* _WRITTEN INSTRUCTION_
Every line below is to be quoted exactly, with nothing added or dropped.

***** DATA LINES *****

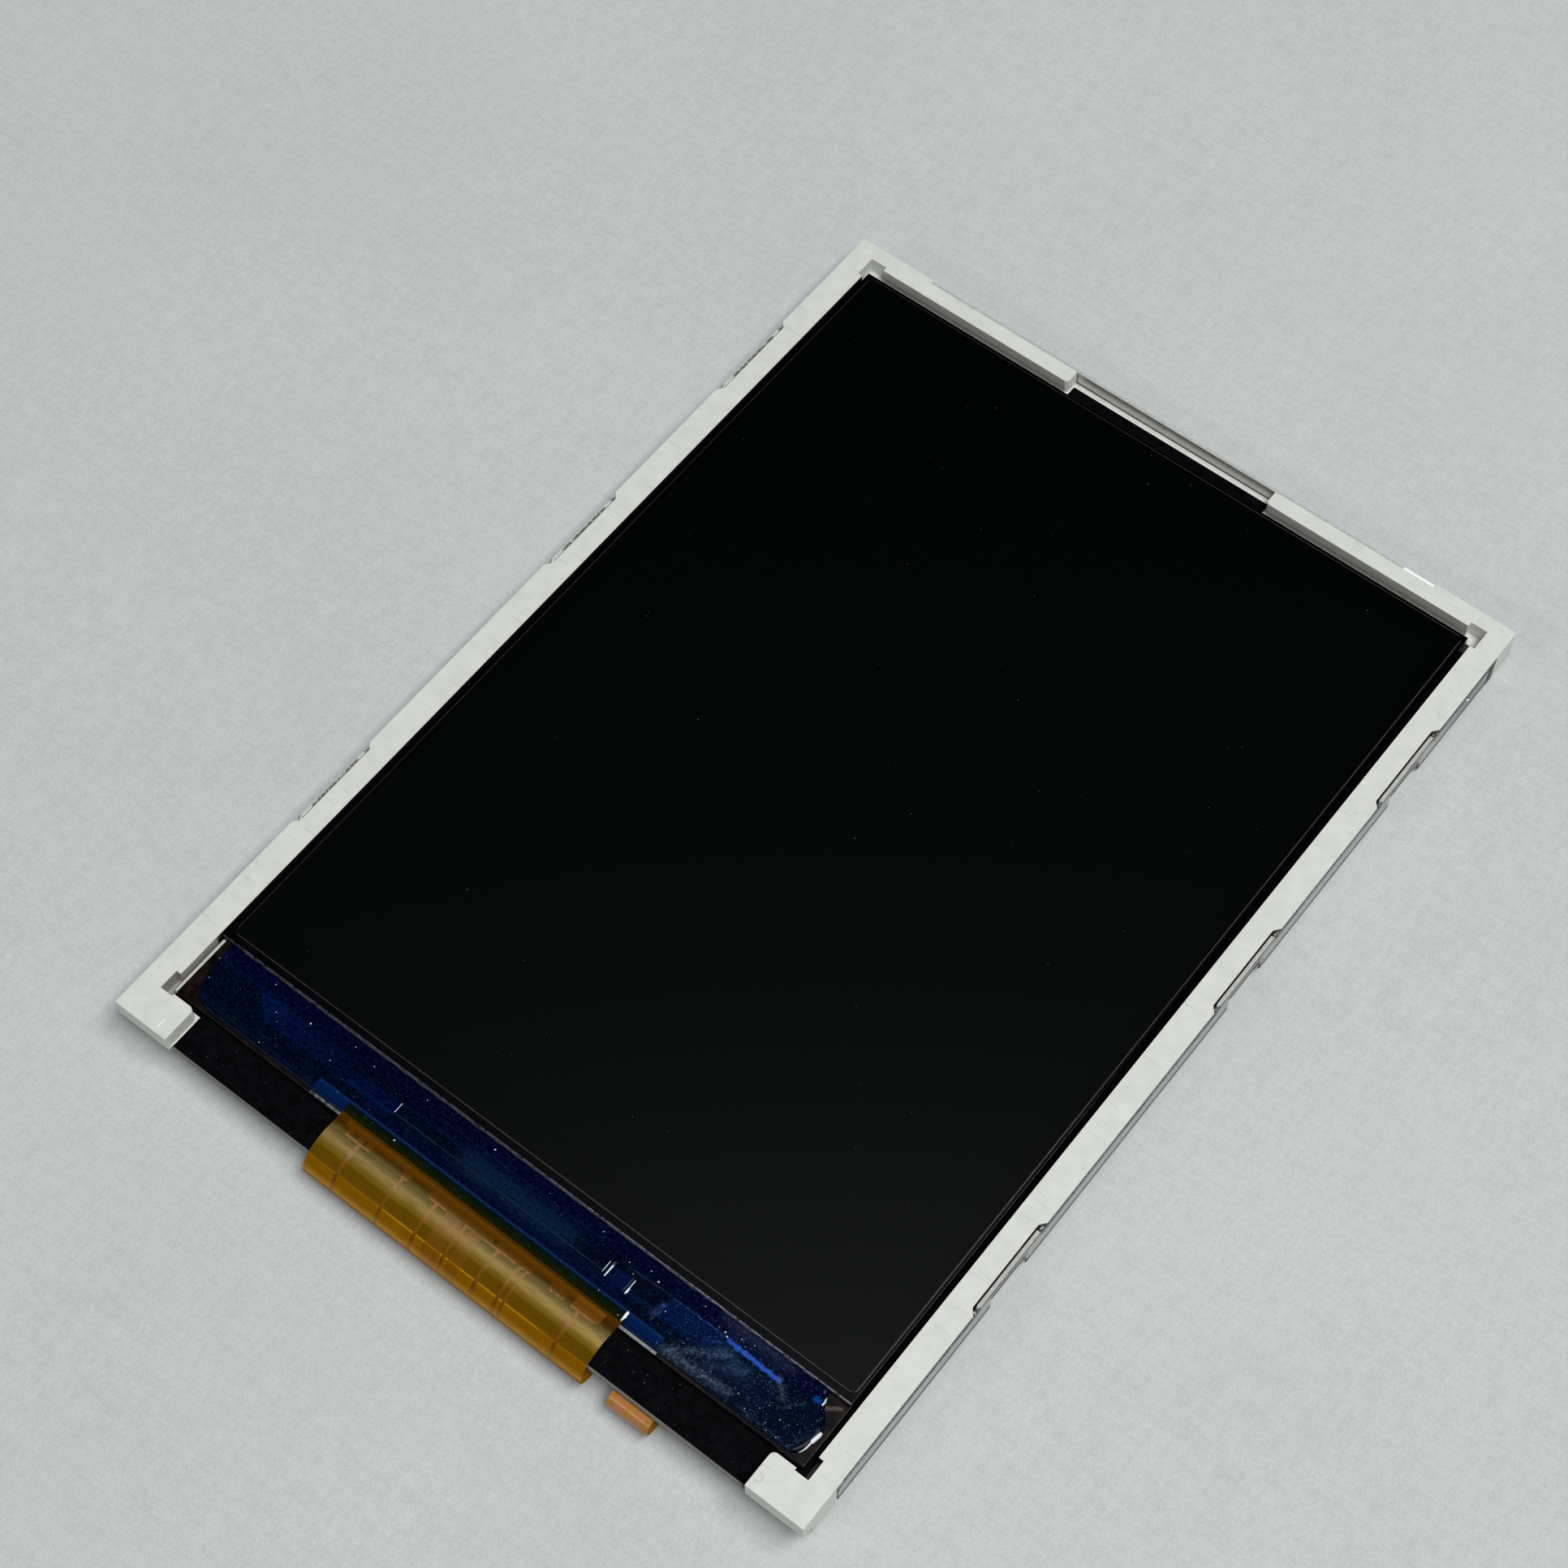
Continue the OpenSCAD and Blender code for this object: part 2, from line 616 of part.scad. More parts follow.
module main_flex()
    color([0.78, 0.50, 0.08]) intersection() {
        across([-half_w, half_w]) flex_section();
        translate([0, 0, -beyond]) linear_extrude(top_z + 2 * beyond) flex_plan();
    }

module flex_adhesive()
    color([0.85, 0.85, 0.80])
        slab([flex_x - flex_w / 2 + flex_margin, flex_x + flex_w / 2 - flex_margin],
             [max(floor_near, fold_back) + flex_margin, body_far - flex_margin], [-flex_tape_t, 0]);

module tail_stiffener()
    color([0.55, 0.36, 0.12])
        slab([flex_x - tail_w / 2, flex_x + tail_w / 2], [stiffener_near, tail_far], [-stiffener_t, 0]);

module tail_contacts()
    color([0.85, 0.65, 0.25]) for (i = [0 : contact_count - 1])
        translate([flex_x + (i - (contact_count - 1) / 2) * contact_pitch, 0, 0])
            slab([-contact_w / 2, contact_w / 2], [tail_far - contact_l, tail_far],
                 [-stiffener_t - flex_t - contact_t, -stiffener_t - flex_t]);

// Capacitors stand in two rows on the outside of the folded flex
module chip_capacitor(i) {
    columns = capacitor_count / 2;
    column = i % columns;
    row = floor(i / columns);
    x = flex_x + (column - (columns - 1) / 2) * flex_w / columns;
    y = body_near + flex_body_l * (row + 1) / 3;
    color([0.55, 0.42, 0.30])
        translate([x - capacitor[0] / 2, y - capacitor[1] / 2, under_z - capacitor[2]]) cube(capacitor);
}

rear_tray();
moulded_frame();
reflector_sheet();
light_guide();
diffuser_sheet();
prism_sheet(0);  // lower_prism_sheet
prism_sheet(1);  // upper_prism_sheet
for (i = [1 : led_count]) led(i - 1);
backlight_flex();
backlight_solder();
rim_tape();
rear_polarizer();
array_glass();
filter_glass();
front_polarizer();
driver_chip();
bonding_film();
ledge_gel();
main_flex();
flex_adhesive();
tail_stiffener();
tail_contacts();
for (i = [1 : capacitor_count])
    chip_capacitor(i - 1);
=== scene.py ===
# %% [markdown]
# # A small colour screen module
# The solids come ready made and in place. This lesson dresses them: it lights them, rounds their
# edges, gives each one its finish, and adds what is too fine for the solids, such as copper traces,
# the poured blue gel and specks of dust.

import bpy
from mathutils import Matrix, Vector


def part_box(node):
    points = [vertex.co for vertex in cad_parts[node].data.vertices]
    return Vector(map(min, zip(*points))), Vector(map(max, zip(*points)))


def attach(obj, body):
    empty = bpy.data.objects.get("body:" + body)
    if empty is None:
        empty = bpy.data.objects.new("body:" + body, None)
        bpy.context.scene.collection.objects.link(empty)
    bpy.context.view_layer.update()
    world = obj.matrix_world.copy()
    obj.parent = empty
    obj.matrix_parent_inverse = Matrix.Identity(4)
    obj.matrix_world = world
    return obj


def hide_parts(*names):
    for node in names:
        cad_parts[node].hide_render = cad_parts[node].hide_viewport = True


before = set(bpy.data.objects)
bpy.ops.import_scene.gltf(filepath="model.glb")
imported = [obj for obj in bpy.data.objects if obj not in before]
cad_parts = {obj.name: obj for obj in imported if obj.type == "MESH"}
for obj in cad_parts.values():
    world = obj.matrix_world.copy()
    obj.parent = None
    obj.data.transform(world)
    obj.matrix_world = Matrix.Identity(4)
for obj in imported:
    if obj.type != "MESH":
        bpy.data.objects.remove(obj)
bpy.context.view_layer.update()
print("solids loaded:", len(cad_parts), "nodes")

# %% Tools and units
import math

import bmesh
import bpy
from mathutils import Matrix, Vector

MM = 0.001
scene = bpy.context.scene
scene.view_settings.view_transform = "Standard"


def light_of(card):
    """A paint card's red, green and blue, 0 to 255 each, turned into light amounts."""
    shares = [v / 255 for v in card]
    return tuple(v / 12.92 if v <= 0.04045 else ((v + 0.055) / 1.055) ** 2.4 for v in shares) + (1.0,)


def share(value):
    """The value, kept between 0 and 1."""
    return min(max(value, 0.0), 1.0)


def put_in_scene(name, data):
    """A new object that shows a mesh, a lamp or a camera."""
    thing = bpy.data.objects.new(name, data)
    scene.collection.objects.link(thing)
    return thing


def box_mm(node):
    """Lowest and highest corner of a solid, in millimetres."""
    low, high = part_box(node)
    return [v / MM for v in low], [v / MM for v in high]


# %% [markdown]
# ## Camera
# The camera stands high at the near right corner. Its place and the three directions that it is
# turned to are written as numbers, because one exact matrix is simpler than three angles.

# %% Camera
camera_place = Vector((48.070, -63.593, 144.143)) * MM
to_right = Vector((0.7861696, 0.6179550, -0.0083068))
to_top = Vector((-0.5328760, 0.6846165, 0.4973363))
to_back = Vector((0.3130184, -0.3865642, 0.8675181))

eye = bpy.data.cameras.new("studio_camera")
eye.lens = 74.02
eye.sensor_width = 36.0
eye.clip_start = 0.005
eye.clip_end = 20.0
camera = put_in_scene("studio_camera", eye)
turn = Matrix((to_right, to_top, to_back)).transposed().to_4x4()
camera.matrix_world = Matrix.Translation(camera_place) @ turn
scene.camera = camera
print("camera is", round(camera_place.length / MM), "mm from the middle of the module")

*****

* _WRITTEN RESPONSE_
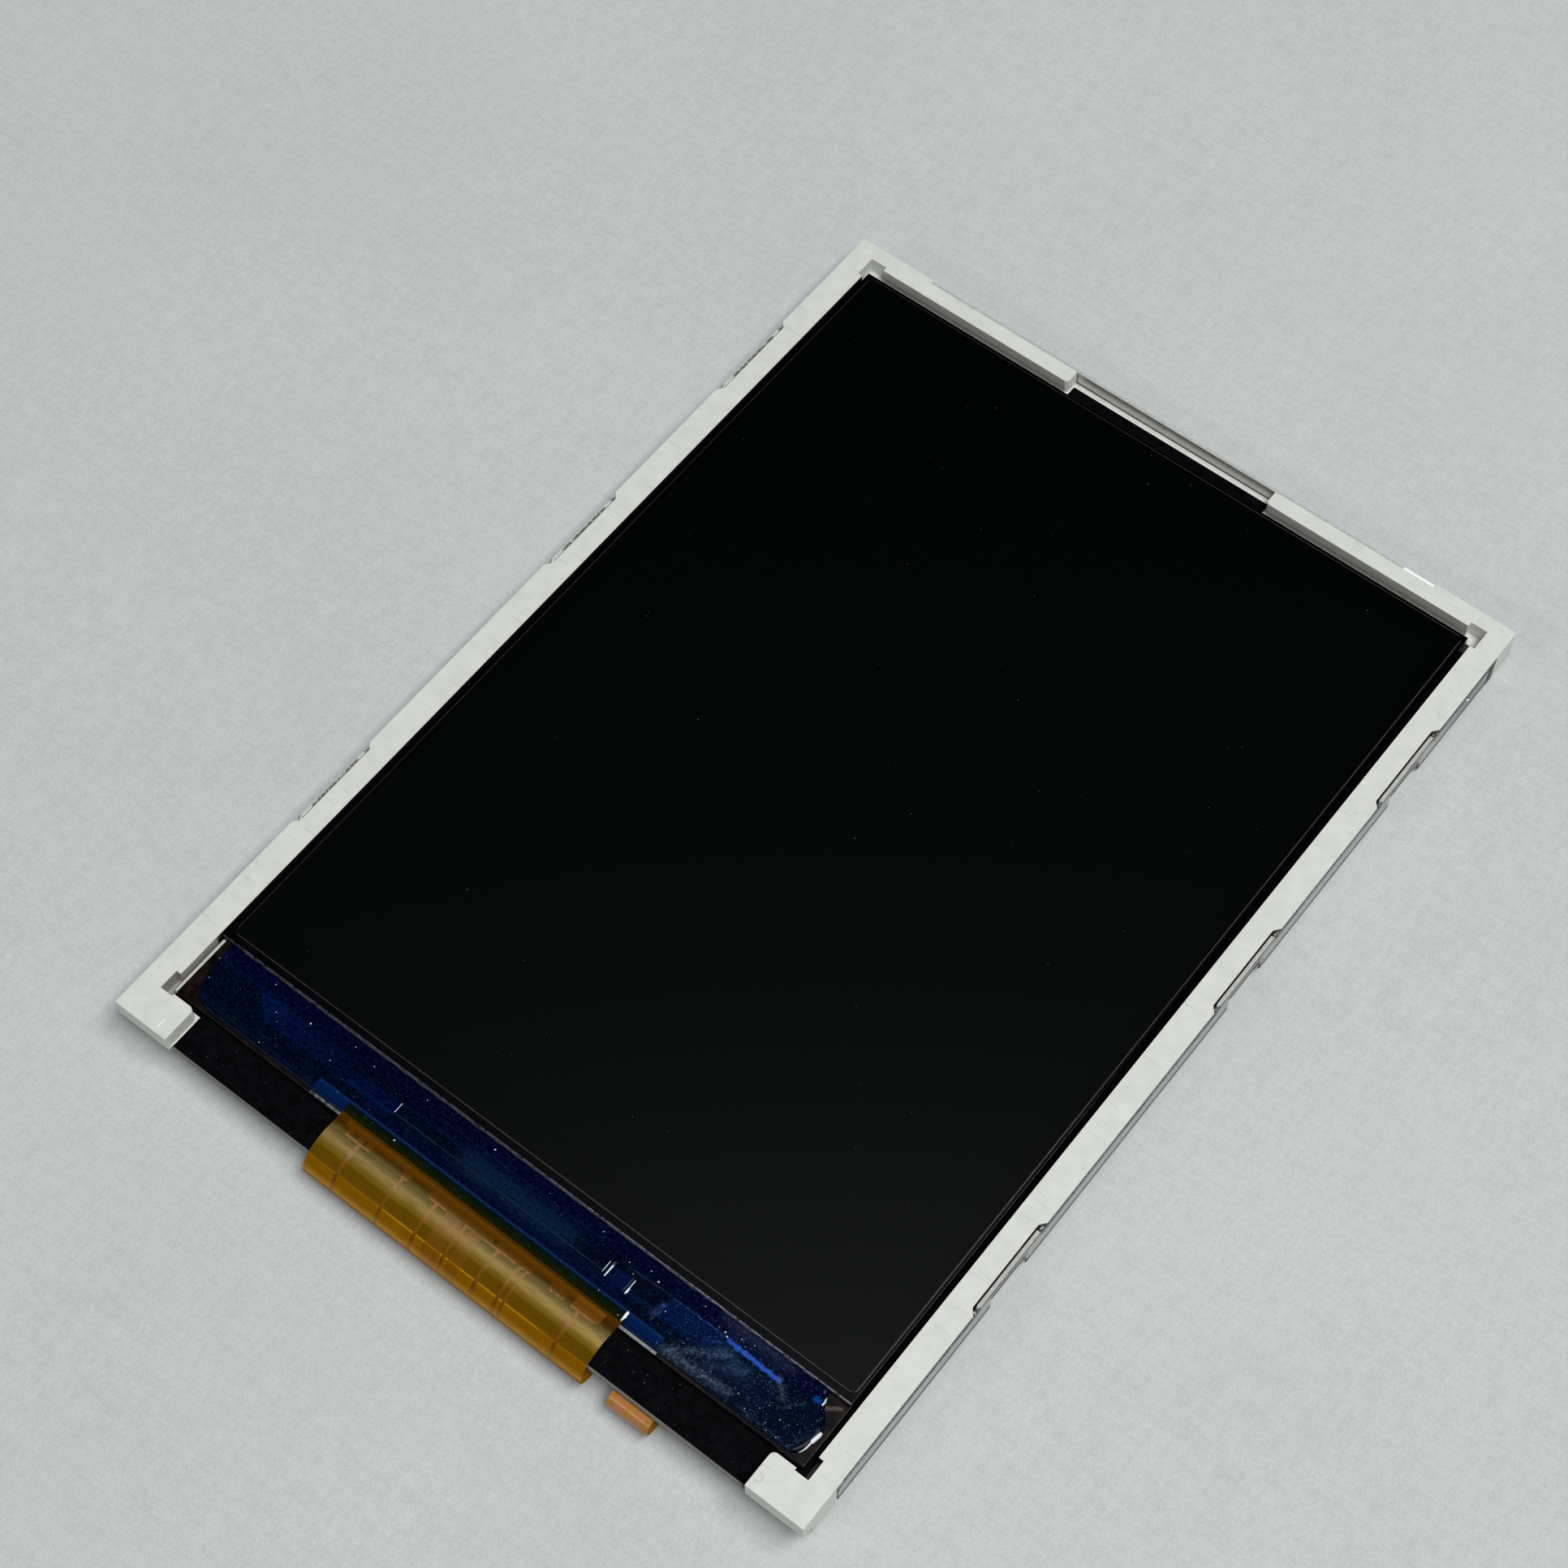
Continue the OpenSCAD and Blender code for this object: part 2, from line 616 of part.scad. More parts follow.
module main_flex()
    color([0.78, 0.50, 0.08]) intersection() {
        across([-half_w, half_w]) flex_section();
        translate([0, 0, -beyond]) linear_extrude(top_z + 2 * beyond) flex_plan();
    }

module flex_adhesive()
    color([0.85, 0.85, 0.80])
        slab([flex_x - flex_w / 2 + flex_margin, flex_x + flex_w / 2 - flex_margin],
             [max(floor_near, fold_back) + flex_margin, body_far - flex_margin], [-flex_tape_t, 0]);

module tail_stiffener()
    color([0.55, 0.36, 0.12])
        slab([flex_x - tail_w / 2, flex_x + tail_w / 2], [stiffener_near, tail_far], [-stiffener_t, 0]);

module tail_contacts()
    color([0.85, 0.65, 0.25]) for (i = [0 : contact_count - 1])
        translate([flex_x + (i - (contact_count - 1) / 2) * contact_pitch, 0, 0])
            slab([-contact_w / 2, contact_w / 2], [tail_far - contact_l, tail_far],
                 [-stiffener_t - flex_t - contact_t, -stiffener_t - flex_t]);

// Capacitors stand in two rows on the outside of the folded flex
module chip_capacitor(i) {
    columns = capacitor_count / 2;
    column = i % columns;
    row = floor(i / columns);
    x = flex_x + (column - (columns - 1) / 2) * flex_w / columns;
    y = body_near + flex_body_l * (row + 1) / 3;
    color([0.55, 0.42, 0.30])
        translate([x - capacitor[0] / 2, y - capacitor[1] / 2, under_z - capacitor[2]]) cube(capacitor);
}

rear_tray();
moulded_frame();
reflector_sheet();
light_guide();
diffuser_sheet();
prism_sheet(0);  // lower_prism_sheet
prism_sheet(1);  // upper_prism_sheet
for (i = [1 : led_count]) led(i - 1);
backlight_flex();
backlight_solder();
rim_tape();
rear_polarizer();
array_glass();
filter_glass();
front_polarizer();
driver_chip();
bonding_film();
ledge_gel();
main_flex();
flex_adhesive();
tail_stiffener();
tail_contacts();
for (i = [1 : capacitor_count])
    chip_capacitor(i - 1);
=== scene.py ===
# %% [markdown]
# # A small colour screen module
# The solids come ready made and in place. This lesson dresses them: it lights them, rounds their
# edges, gives each one its finish, and adds what is too fine for the solids, such as copper traces,
# the poured blue gel and specks of dust.

import bpy
from mathutils import Matrix, Vector


def part_box(node):
    points = [vertex.co for vertex in cad_parts[node].data.vertices]
    return Vector(map(min, zip(*points))), Vector(map(max, zip(*points)))


def attach(obj, body):
    empty = bpy.data.objects.get("body:" + body)
    if empty is None:
        empty = bpy.data.objects.new("body:" + body, None)
        bpy.context.scene.collection.objects.link(empty)
    bpy.context.view_layer.update()
    world = obj.matrix_world.copy()
    obj.parent = empty
    obj.matrix_parent_inverse = Matrix.Identity(4)
    obj.matrix_world = world
    return obj


def hide_parts(*names):
    for node in names:
        cad_parts[node].hide_render = cad_parts[node].hide_viewport = True


before = set(bpy.data.objects)
bpy.ops.import_scene.gltf(filepath="model.glb")
imported = [obj for obj in bpy.data.objects if obj not in before]
cad_parts = {obj.name: obj for obj in imported if obj.type == "MESH"}
for obj in cad_parts.values():
    world = obj.matrix_world.copy()
    obj.parent = None
    obj.data.transform(world)
    obj.matrix_world = Matrix.Identity(4)
for obj in imported:
    if obj.type != "MESH":
        bpy.data.objects.remove(obj)
bpy.context.view_layer.update()
print("solids loaded:", len(cad_parts), "nodes")

# %% Tools and units
import math

import bmesh
import bpy
from mathutils import Matrix, Vector

MM = 0.001
scene = bpy.context.scene
scene.view_settings.view_transform = "Standard"


def light_of(card):
    """A paint card's red, green and blue, 0 to 255 each, turned into light amounts."""
    shares = [v / 255 for v in card]
    return tuple(v / 12.92 if v <= 0.04045 else ((v + 0.055) / 1.055) ** 2.4 for v in shares) + (1.0,)


def share(value):
    """The value, kept between 0 and 1."""
    return min(max(value, 0.0), 1.0)


def put_in_scene(name, data):
    """A new object that shows a mesh, a lamp or a camera."""
    thing = bpy.data.objects.new(name, data)
    scene.collection.objects.link(thing)
    return thing


def box_mm(node):
    """Lowest and highest corner of a solid, in millimetres."""
    low, high = part_box(node)
    return [v / MM for v in low], [v / MM for v in high]


# %% [markdown]
# ## Camera
# The camera stands high at the near right corner. Its place and the three directions that it is
# turned to are written as numbers, because one exact matrix is simpler than three angles.

# %% Camera
camera_place = Vector((48.070, -63.593, 144.143)) * MM
to_right = Vector((0.7861696, 0.6179550, -0.0083068))
to_top = Vector((-0.5328760, 0.6846165, 0.4973363))
to_back = Vector((0.3130184, -0.3865642, 0.8675181))

eye = bpy.data.cameras.new("studio_camera")
eye.lens = 74.02
eye.sensor_width = 36.0
eye.clip_start = 0.005
eye.clip_end = 20.0
camera = put_in_scene("studio_camera", eye)
turn = Matrix((to_right, to_top, to_back)).transposed().to_4x4()
camera.matrix_world = Matrix.Translation(camera_place) @ turn
scene.camera = camera
print("camera is", round(camera_place.length / MM), "mm from the middle of the module")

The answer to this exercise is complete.